The Ho Chi Minh City connection (2-day direct transit) is commercially significant because Vietnam has become a major electronics and apparel manufacturing base. Buyers who split production between Chinese factories and Vietnamese contract manufacturers can use Qinzhou as a logistics consolidation point where Chinese-origin components and Vietnamese-assembled finished goods can be managed within a single port ecosystem before onward shipment to Western markets.

The Singapore connection (3-day direct) is significant for buyers using Singapore as a regional distribution hub or trading company base. Singapore-based buyers sourcing from Guangxi or routing China-ASEAN cargo through the China-Malaysia Industrial Park have a shorter, direct maritime link through Qinzhou than through most alternative Chinese ports.

Qinzhou Within the Beibu Gulf Port Cluster

The three Beibu Gulf ports function as a coordinated cluster under Guangxi’s port authority. Fangchenggang (to the west, near the Vietnam border) handles bulk cargo — coal, mineral ore, fertilizer — and has a dedicated steel terminal. Beihai (to the east) handles passenger ferries, some bulk, and serves as the airport gateway for domestic air connections via Beihai Airport (BHY).

Qinzhou occupies the center and handles containers, petroleum products, and general cargo. For buyers, the practical implication is that Qinzhou Port is the correct port choice for manufactured goods and finished products, while Fangchenggang is the routing point for bulk raw material imports (if relevant to your supply chain).

When evaluating logistics from Guangxi-based factories, confirm with your freight forwarder which terminal handles your cargo type before booking. Qinzhou-based freight forwarders typically cover all three ports, but the physical handling location matters for truck routing.

Practical Notes

Nanning as operational base: Most international buyers visiting the Beibu Gulf region use Nanning (40 minutes by HSR from Qinzhou) as their base city, given its larger hotel and dining options, the presence of Wuxu International Airport, and the concentration of freight-forwarding and customs brokerage offices. Day trips to Qinzhou Port or the industrial parks are standard. The Nanning article covers the broader Guangxi logistics ecosystem.

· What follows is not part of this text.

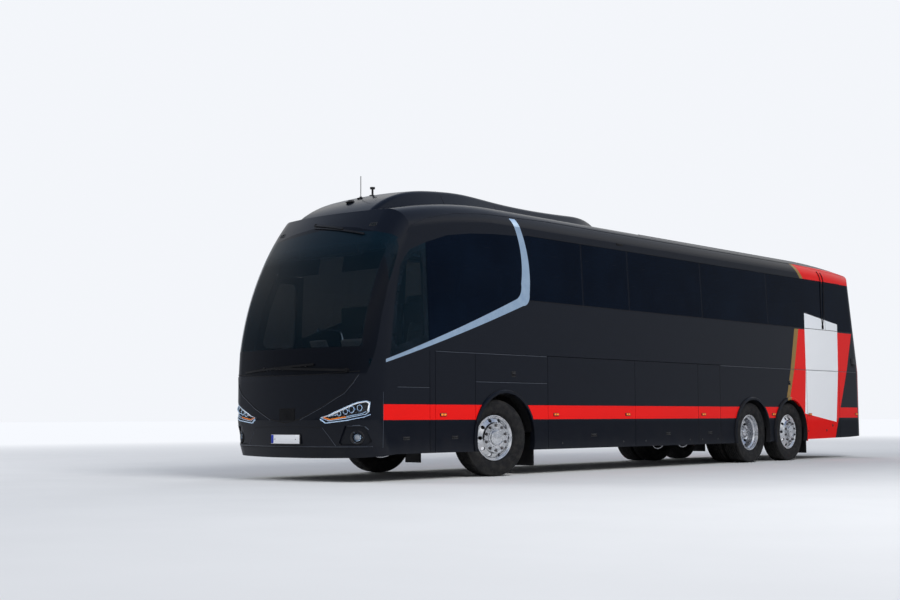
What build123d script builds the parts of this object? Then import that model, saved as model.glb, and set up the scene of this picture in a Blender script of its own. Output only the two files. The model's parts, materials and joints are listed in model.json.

Logistics routing decisions: If your factories are in Guangxi, Guizhou, or Yunnan and your end markets are in ASEAN, Qinzhou is almost always the optimal port. If your factories are in Guangdong and your markets are in ASEAN, run the rate comparison against Guangzhou Nansha — Qinzhou’s shorter sea transit is often offset by the inland trucking cost to reach the port. If your cargo is going to US or EU, use Guangzhou or Shenzhen and route Qinzhou only when the specific factory location makes it cost-competitive.

China-Malaysia Park access: Entry to the industrial park for factory visits requires advance coordination. The park’s management committee handles visitor arrangements for foreign buyers. We coordinate introductions and site visits for buyers actively evaluating Malaysia-linked manufacturing or bilateral sourcing structures.

For Qinzhou Port logistics coordination, China-Malaysia Industrial Park factory introductions, or petrochemical material sourcing in Guangxi, submit an RFQ with your supply chain structure and cargo details. We assess routing options and identify relevant suppliers within 10 business days.

FAQ

Common questions

What is the China-Malaysia Qinzhou Industrial Park and who should consider it? +

Established in 2012 as a bilateral government project under the 'two countries, twin parks' concept (paired with the Malaysia-China Kuantan Industrial Park in Malaysia), the China-Malaysia Qinzhou Industrial Park offers preferential land costs, a Malaysian business community presence, streamlined import/export procedures for Malaysia-China bilateral trade, and a Malaysia-linked supply chain ecosystem. The park is relevant for Malaysian companies manufacturing in China, Chinese companies targeting the Malaysian market, and buyers doing Malaysia-China dual sourcing who want a single bonded zone where both sides of that trade relationship have institutional footing. The corresponding twin park in Kuantan, Malaysia, means goods can move between the two zones with reduced documentary friction.

What petrochemical products are available through Qinzhou's industrial complex? +

The Qinzhou refinery (Sinopec, 10 million tons per year) produces petroleum products including gasoline, diesel, jet fuel, LPG, and naphtha, as well as petrochemical feedstocks including ethylene, propylene, benzene, and toluene. Downstream processors in the Qinzhou area produce plastics (polypropylene, polyethylene), synthetic rubber, and chemical intermediates. For manufacturing buyers, Qinzhou is a cost-advantaged source for plastic resins — particularly for manufacturers in Guangxi and Southwest China who would otherwise truck resin in from Guangdong. Electronics manufacturers sourcing injection-molded housings or plastic structural components from this region benefit from proximity to the resin supply, which typically reduces material cost 8–15% versus buying the same grades through Guangdong distributors.

How does Qinzhou Port compare to other ASEAN-facing ports in South China? +

For ASEAN-bound cargo originating in Guangxi or Southwest China, Qinzhou offers 2–3 day transit times to Ho Chi Minh City and Singapore versus 3–4 days from Guangzhou Nansha — and avoids the costly Guangdong trucking leg entirely. For cargo already in Guangdong, Guangzhou Nansha or Yantian remain more practical due to higher vessel frequency and more direct services to distant markets. Qinzhou's limitation is route variety: fewer direct services to US West Coast and European ports compared to Guangzhou or Shenzhen. The most common use case for buyers: route ASEAN-bound finished goods from Guangxi or Guizhou manufacturers through Qinzhou, and route US/EU-bound goods from the same factories through Guangzhou or Shenzhen via road or feeder vessel.